NO MAN’S LAND

Producers: Rob Allyn, Conor Allyn, Jake Allyn, Victor Almeida and Joel Shapiro   Director: Conor Allyn   Screenplay: Jake Allyn and David Barraza   Cast: Jake Allyn, Frank Grillo, Andie MacDowell, George Lopez, Jorge A. Jimenez, Andrés Delgado, Alex MacNicoll, Ofelia Medina, Alessio Valentini and Esmeralda Pimentel   Distributor: IFC Films

Grade: C

There are oodles of good intentions and an almost equal number of coincidences in this modern western about a young Texas rancher’s son who flees into Mexico after shooting a boy trying to cross the border.  “No Man’s Land” wants desperately to be a parable of forgiveness, a tale of how mutual understanding can arise from tragedy.  Unfortunately, it’s undermined by its own simplistic earnestness and structural clumsiness.

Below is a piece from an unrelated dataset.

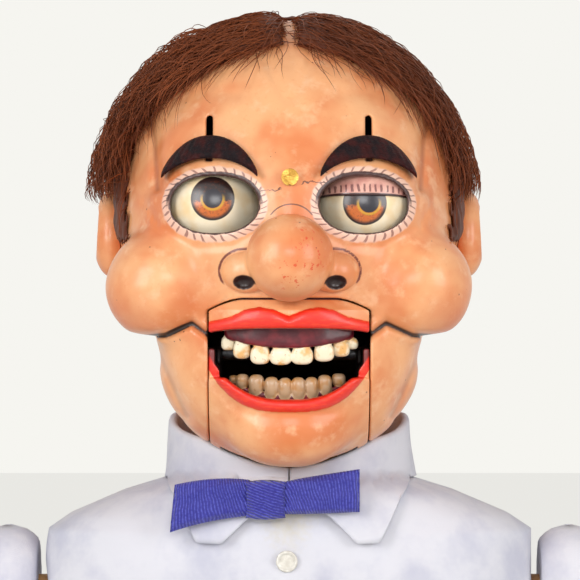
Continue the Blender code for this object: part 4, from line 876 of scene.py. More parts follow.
def build_lids(look):
    for side, name, edge in ((1, "left", 13.0), (-1, "right", 36.0)):
        start, span = math.radians(edge), math.radians(75)
        rows, columns = 40, 72
        tilt = np.linspace(0, 1, rows)
        along = np.linspace(-1, 1, columns)
        grids = []
        for radius in (25.3, 24.5):
            across = along * 0.93
            sag = 0.06 * (1 - along**2) if side > 0 else 0.0 * along
            angle = start + span * tilt[:, None] - (sag * (1 - tilt[:, None]))
            ring = np.sqrt(1 - across**2)
            grids.append(np.stack([
                radius * across[None] * np.ones((rows, 1)),
                -radius * ring[None] * np.cos(angle),
                radius * ring[None] * np.sin(angle),
            ], -1))
        outer, inner = grids
        points = np.concatenate([outer.reshape(-1, 3), inner.reshape(-1, 3)])
        n = rows * columns
        front = grid_faces(rows, columns, False).reshape(-1, 4)
        border = np.concatenate([
            np.arange(columns), np.arange(1, rows) * columns + columns - 1,
            (rows - 1) * columns + np.arange(columns - 2, -1, -1), np.arange(rows - 2, 0, -1) * columns,
        ])
        following = np.roll(border, -1)
        rim = np.stack([border, border + n, following + n, following], -1)
        faces = np.concatenate([front, front[:, ::-1] + n, rim])
        distance = 25.0 * span * np.repeat(tilt, columns)
        place = np.tile(along, rows) * 25
        centre = EYE * (side, 1, 1)
        pin_in, pin_out = centre + (-side * 23.6, 0, 0), centre + (-side * 28.6, 0, 0)
        pin, pin_faces = tube([pin_in, pin_out], 1.5, 12)
        disc_in, disc_out = centre + (-side * 22.6, 0, 0), centre + (-side * 24.2, 0, 0)
        disc, disc_faces = tube([disc_in, disc_out], [5.0, 4.6], 20)
        spots, groups = merged([(points + centre, [faces]), (pin, pin_faces), (disc, disc_faces)])
        pad = len(spots) - len(points)
        add_mesh(
            "lid_" + name, spots, groups, look, "eyelid_" + name, "painted_skin", ("eyelid_" + name,),
            edge=np.concatenate([distance, distance, np.full(pad, 9)]),
            along=np.concatenate([place, place, np.zeros(pad)]),
        )


def brow_top(a):
    """Height of the brow's upper edge at a, from -1 to 1 across its width."""
    return 51 + 19 * np.clip(1 - np.abs(a) ** 2.1, 0, 1) ** 0.75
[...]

The man on the run is Jackson Greer (Jake Allyn), the younger son of crusty Bill (Frank Grillo), whose spread is on the titular land between the Rio Grande and U.S. border barriers.  Bill wants Jackson, a baseball pitching ace, to go to college while his older brother Lucas (Alex MacNicoll) remains on the land with him.  Jackson would prefer to remain home with them and his mother Monica (Andie MacDowell), but he’s resigned to follow his dad’s wishes. 

The big problem on the ranch is the comings and goings of Mexicans attempting to reach haven in the U.S.; their movements often run off the cattle.  So Bill is ready to confront them, or capture them and turn them over to the authorities.  (Of course, some sheer hostility is also involved.)  One night Bill and Lucas take off with their rifles to deal with a group led by Gustavo (Jorge A. Jimenez), who has a green card to work in America and is trying to get his other family members, who have been denied entry, into Texas. Among them is his young son Fernando (Alessio Valentini). 

Jackson, whose essential innocence has been demonstrated when he allows a Mexican to leave the ranch with a stolen chicken, is told to remain with Monica, but instead follows Bill and Lucas into the dark.  In the confused altercation that follows, Jackson kills Fernando, and although Bill tries to take the blame, rumpled Texas Ranger Ramirez (George Lopez) sees through the lie.  He tries to arrest Jackson, who takes off across the border on his horse Sundance—only one of a number of allusions to classic westerns scattered in the script.

On his journey through Mexico, Jackson comes to understand the bond of common humanity that unites everybody on both sides of the river.  With the exception of Luis (Andrés Delgado), a brutal coyote who tries to steal his horse and then pursues him relentlessly, he’s treated with remarkable kindness by the locals, especially the lovely Victoria (Esmeralda Pimentel), whose family gives him a job on their ranch, where he proves his mettle as a horse=breaker.  But she’s only the most notable: an elderly couple gives him shelter and food, while a teacher travelling on a bus with her son not only befriends him but tells him the correct pronunciation of his destination, Guanajuato.

Why Guanjuato?  Because it’s the hometown of Fernando, and by this time Jackson is obsessed with not only begging Gustavo’s forgiveness but returning his dead son’s wallet to him.  His trip is not an uneventful one, as he’s being pursued by Luis (who’s acting in concert with Gustavo, in vengeful mode) and by Ramirez.  They all arrive in Guanjuato just in time for Fernando’s funeral, where the issue is whether the confrontation will result in revenge or reconciliation.

“No Man’s Land” is an odd picture, which uses the suffering of a Mexican family to serve as the means of redemption for a Texas one (because what happens proves a learning experience for Monica, Lucas and even Bill as well as Jackson).  And there’s only one true villain here, the mercenary, bigoted Luis.  The peculiarity is traceable to the fact it was written by Jake Allyn (in collaboration with David Barraza), who also stars as Jackson and makes a handsomely brooding presence, if not a particularly vibrant one, despite the fact that he’s been directed by his brother Conor (the brothers are also listed as producers).

There some compensation in the strong supporting cast—veterans Grillo and MacDowell, Lopez as the Texas lawman who knows no Spanish, and Jimenez as the tortured father.  Delgado is unrestrained as the odious coyote, but he manages to bring some genuine menace to the role, and Pimentel is lovely, which is all that’s required.  The rest are all capable, and visually the film is surprisingly impressive given what must have been a modest budget, thanks to cinematographer Juan Pablo Ramirez and production designer Liz Medrano Freeman, who use the Mexican locations effectively.  The editing by Curtiss Clayton and Christine Park is more than a little slack, and Will Blair’s score leans heavily on aural clichés.

“No Man’s Land” is unquestionably a well-meaning plea for mutual understanding and empathy across a border than has become a socio-political flashpoint.  A pity it’s so heavy-handed in conveying the message.